Prodi: Federalismo spinto per il Pd. Bersani: un progetto che coinvolge l’intero paese

Pubblicato il 12 Aprile 2010 - 09:49 OLTRE 6 MESI FA

Romano Prodi

Romano Prodi esce allo scoperto e con un intervento pubblicato dal quotidiano Il Messaggero, auspica un partito a federalismo spinto, ovvero un Pd organizzato regione per regione. Questa la ricetta proposta dal Professore per superare  i “deludenti risultati ” delle elezioni regionali ed un Pd troppo autoreferenziale. Più nel dettaglio l’idea di Prodi è che tutto il potere sia affidato ai venti segretari locali, ai quali verrebbe affidato anche il compito di eleggere il capo del partito, dando così l’addio al sistema delle primarie.

Naturalmente l’uscita di Prodi ha suscitato commenti e valutazioni diverse e contrastanti. Favorevole Sergio Chiamparino:« Solo così – ha spiegato il sindaco di Torino-possiamo competere con la Lega, o magari anche allearci in certe situazioni».

Freddezza viene invece dagli stati maggiori del Pd, sia da parte della maggioranza che dell’opposizione. Il sospetto è che l’uscita improvvisa e molto pesante dell’ex premier, sia un vero e proprio siluro lanciato contro Pier Luigi Bersani. Lo ha detto con molta chiarezza il deputato di area popolare Giorgio Merlo secondo il quale Prodi mirerebbe a “defenestrare il segretario”. Di Prodi prende invece le difese l’ex sottosegretario Ricky Levi e amico del Professore, che così ha puntualizzato:” Bersani era l’unico informato del suo articolo, e anzi le le parole di Prodi sono in realtà una palla alzata proprio a lui”.

In ogni caso lo staff del segretario è apparso molto freddo sull’uscita di Prodi. Maurizio Migliavacca, il capo dell’organizzazione, ha definito l’intervento un utile contributo al radicamento del partito, precisando per contro che si tratta di un disegno di lungo termine. Mentre il leader dei popolari del Pd, Beppe Fioroni  è apparso  decisamente contrario affermando che non si può oscillare dal partito del lavoro alla Lega di sinistra, tra chi vive di rimpianti e chi insegue Bossi.

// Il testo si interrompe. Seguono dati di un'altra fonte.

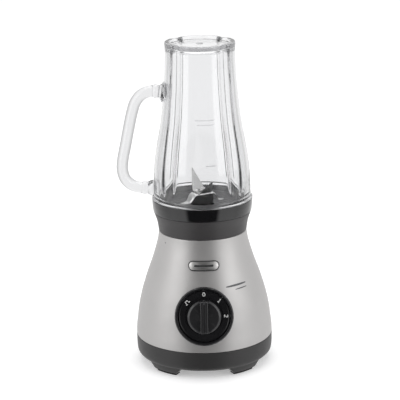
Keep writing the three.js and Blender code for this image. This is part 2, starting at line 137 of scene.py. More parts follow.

L’analisi di Prodi sul Pd è impietosa. Un partito che ha rapporti “troppo deboli” con il territorio e con i problemi quotidiani degli italiani. In balia di una linea politica messa continuamente in discussione “dalle dichiarazioni o le interviste dei notabili”. Del tutto conseguente, in questo quadro, che il risultato delle regionali sia stato “inferiore alle aspettative”. Per uscire dal guado, serve assolutamente un Pd delle regioni, federale. Recuperando una sua vecchia proposta lanciata ai tempi della crisi della Dc, come ricorda lo stesso Prodi, si tratterebbe ora di metter su un Pd lombardo, emiliano, laziale o siciliano. E il partito nazionale? Da consegnare nelle mani dei venti segretari regionali, eletti con le primarie, e chiamati a far parte di un esecutivo che dia la linea politica. L’unico e solo vertice centrale del Pd in salsa Prodi, “avendo il coraggio di cancellare organismi che si sono dimostrati inefficaci”.

La risposta di Bersani non si è fatta attendere. Le considerazioni di Romano Prodi  – ha detto – sono «un contributo utile ad illuminare non solo le possibili prospettive di un partito come il Pd ma la forma stessa degli assetti democratici del Paese».  «Oggi la scelta federale può essere il progetto di una nuova unità o l’alibi per il suo affossamento – ha aggiunto Bersani – Siamo al tema delle architetture politiche ed istituzionali».

Su questo tema il segretario del Pd  ha precisato che «non si può prefigurare un modello istituzionale fortemente federale affidando allo stesso tempo gli elementi di garanzia unitaria alle tempeste della contesa politica». Per Bersani all’interno del partito «i meccanismi di rappresentanza, di direzione e di selezione delle classi dirigenti dovranno determinarsi più nettamente a partire dal territorio». «Una leadership forte nella dimensione regionale – ha affermato – non potrà emergere davvero senza meccanismi che partano dalla dimensione locale. D’altra parte, la partecipazione delle leadership regionali ai luoghi di direzione centrale dovrà legittimare una possibilità di intervento dal centro, possibilità che oggi è troppo debole». E’ un processo che, secondo il segretario, non dovrà riguardare un partito solo, ma «bisognerà allestire elementi generali di garanzia nel rapporto tra cittadini, partiti politici e Stato».